→ **Source data**
------------------------------------------------
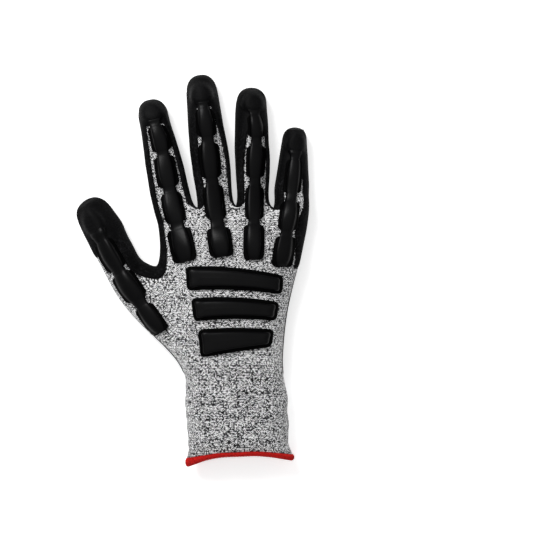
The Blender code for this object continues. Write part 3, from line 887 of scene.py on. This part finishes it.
def marled_yarn_knit():
    """White, grey and black cut-resistant yarn knitted plain: salt and pepper flecks on soft V stitches,
    with painted shade in the stitches' hollows and over the cuff.
    """
    made, tree, shader, _, calc = material("marled_yarn_knit")
    uv, height, leg, ply = stitch_nodes(tree)
    cell = result(tree, "ShaderNodeCombineXYZ", {0: leg, 1: ply})
    own = result(tree, "ShaderNodeTexWhiteNoise", {"Vector": cell}, noise_dimensions="3D")
    row = result(tree, "ShaderNodeTexWhiteNoise", {"W": ply}, noise_dimensions="1D")
    fibre = clouds(tree, uv, FIBRE_SIZE, 3.0)
    patch = clouds(tree, uv, PATCH_SIZE, 1.0)
    tone = calc("MULTIPLY_ADD", fibre, FIBRES, calc("MULTIPLY", patch, PATCHES))
    tone = calc("MULTIPLY_ADD", own, OWN, tone)
    turn = calc("FLOORED_MODULO", calc("ADD", leg, ply), 2.0)
    tone = calc("MULTIPLY_ADD", calc("SUBTRACT", turn, 0.5), TURNS, tone)
    tone = calc("MULTIPLY_ADD", calc("SUBTRACT", row, 0.5), COURSES, tone)
    # Painted shade: the knit's tone is shifted darker over the cuff and lighter over the hand.
    along = add(tree, "ShaderNodeSeparateXYZ", {0: uv}).outputs[1]
    inputs = {0: along, 1: CUFF_FROM, 2: CUFF_TO, 3: HAND_LIGHT_SHIFT, 4: CUFF_SHADE_SHIFT}
    tone = calc("SUBTRACT", tone, result(tree, "ShaderNodeMapRange", inputs))
    yarn = ramp(
        tree, tone,
        (0.37, "#020203"), (0.445, "#242426"), (0.485, "#a4a4a7"), (0.55, "#ececee"), (0.70, "#ffffff"),
    )
    # Painted shade: the yarn's colour is darkened where it lies low in the stitches' hollows.
    painted_hollow_shade = ramp(tree, height, (0.0, "#4a4a4a"), (0.5, "#c0c0c0"), (0.8, "#ffffff"))
    inputs = {0: 1.0, 6: yarn, 7: painted_hollow_shade}
    shaded = add(tree, "ShaderNodeMix", inputs, data_type="RGBA", blend_type="MULTIPLY").outputs[2]
    soaked = calc("MULTIPLY_ADD", own, SOAK, stored(tree, "coat_reach"))
    soaked = calc("GREATER_THAN", soaked, SOAK_LIMIT)
    inputs = {0: soaked, 6: shaded, 7: (*linear("#0e0e0f"), 1)}
    relief = calc("MULTIPLY_ADD", fibre, 0.35, height)
    plug(tree, shader, {
        "Base Color": add(tree, "ShaderNodeMix", inputs, data_type="RGBA").outputs[2],
        "Roughness": 0.88,
        "Sheen Weight": 0.25,
        "Sheen Roughness": 0.5,
        "Normal": bump(tree, relief, 0.9, 0.35 * MM),
    })
    return made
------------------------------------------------
→ **The request**
Copy out each line exactly.

→ **Response**
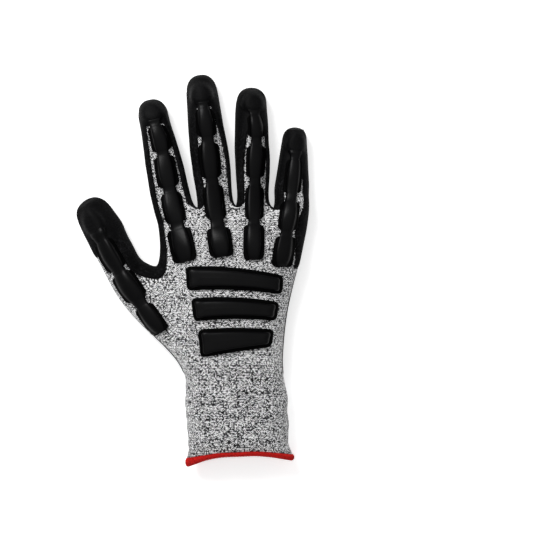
The Blender code for this object continues. Write part 3, from line 887 of scene.py on. This part finishes it.
def marled_yarn_knit():
    """White, grey and black cut-resistant yarn knitted plain: salt and pepper flecks on soft V stitches,
    with painted shade in the stitches' hollows and over the cuff.
    """
    made, tree, shader, _, calc = material("marled_yarn_knit")
    uv, height, leg, ply = stitch_nodes(tree)
    cell = result(tree, "ShaderNodeCombineXYZ", {0: leg, 1: ply})
    own = result(tree, "ShaderNodeTexWhiteNoise", {"Vector": cell}, noise_dimensions="3D")
    row = result(tree, "ShaderNodeTexWhiteNoise", {"W": ply}, noise_dimensions="1D")
    fibre = clouds(tree, uv, FIBRE_SIZE, 3.0)
    patch = clouds(tree, uv, PATCH_SIZE, 1.0)
    tone = calc("MULTIPLY_ADD", fibre, FIBRES, calc("MULTIPLY", patch, PATCHES))
    tone = calc("MULTIPLY_ADD", own, OWN, tone)
    turn = calc("FLOORED_MODULO", calc("ADD", leg, ply), 2.0)
    tone = calc("MULTIPLY_ADD", calc("SUBTRACT", turn, 0.5), TURNS, tone)
    tone = calc("MULTIPLY_ADD", calc("SUBTRACT", row, 0.5), COURSES, tone)
    # Painted shade: the knit's tone is shifted darker over the cuff and lighter over the hand.
    along = add(tree, "ShaderNodeSeparateXYZ", {0: uv}).outputs[1]
    inputs = {0: along, 1: CUFF_FROM, 2: CUFF_TO, 3: HAND_LIGHT_SHIFT, 4: CUFF_SHADE_SHIFT}
    tone = calc("SUBTRACT", tone, result(tree, "ShaderNodeMapRange", inputs))
    yarn = ramp(
        tree, tone,
        (0.37, "#020203"), (0.445, "#242426"), (0.485, "#a4a4a7"), (0.55, "#ececee"), (0.70, "#ffffff"),
    )
    # Painted shade: the yarn's colour is darkened where it lies low in the stitches' hollows.
    painted_hollow_shade = ramp(tree, height, (0.0, "#4a4a4a"), (0.5, "#c0c0c0"), (0.8, "#ffffff"))
    inputs = {0: 1.0, 6: yarn, 7: painted_hollow_shade}
    shaded = add(tree, "ShaderNodeMix", inputs, data_type="RGBA", blend_type="MULTIPLY").outputs[2]
    soaked = calc("MULTIPLY_ADD", own, SOAK, stored(tree, "coat_reach"))
    soaked = calc("GREATER_THAN", soaked, SOAK_LIMIT)
    inputs = {0: soaked, 6: shaded, 7: (*linear("#0e0e0f"), 1)}
    relief = calc("MULTIPLY_ADD", fibre, 0.35, height)
    plug(tree, shader, {
        "Base Color": add(tree, "ShaderNodeMix", inputs, data_type="RGBA").outputs[2],
        "Roughness": 0.88,
        "Sheen Weight": 0.25,
        "Sheen Roughness": 0.5,
        "Normal": bump(tree, relief, 0.9, 0.35 * MM),
    })
    return made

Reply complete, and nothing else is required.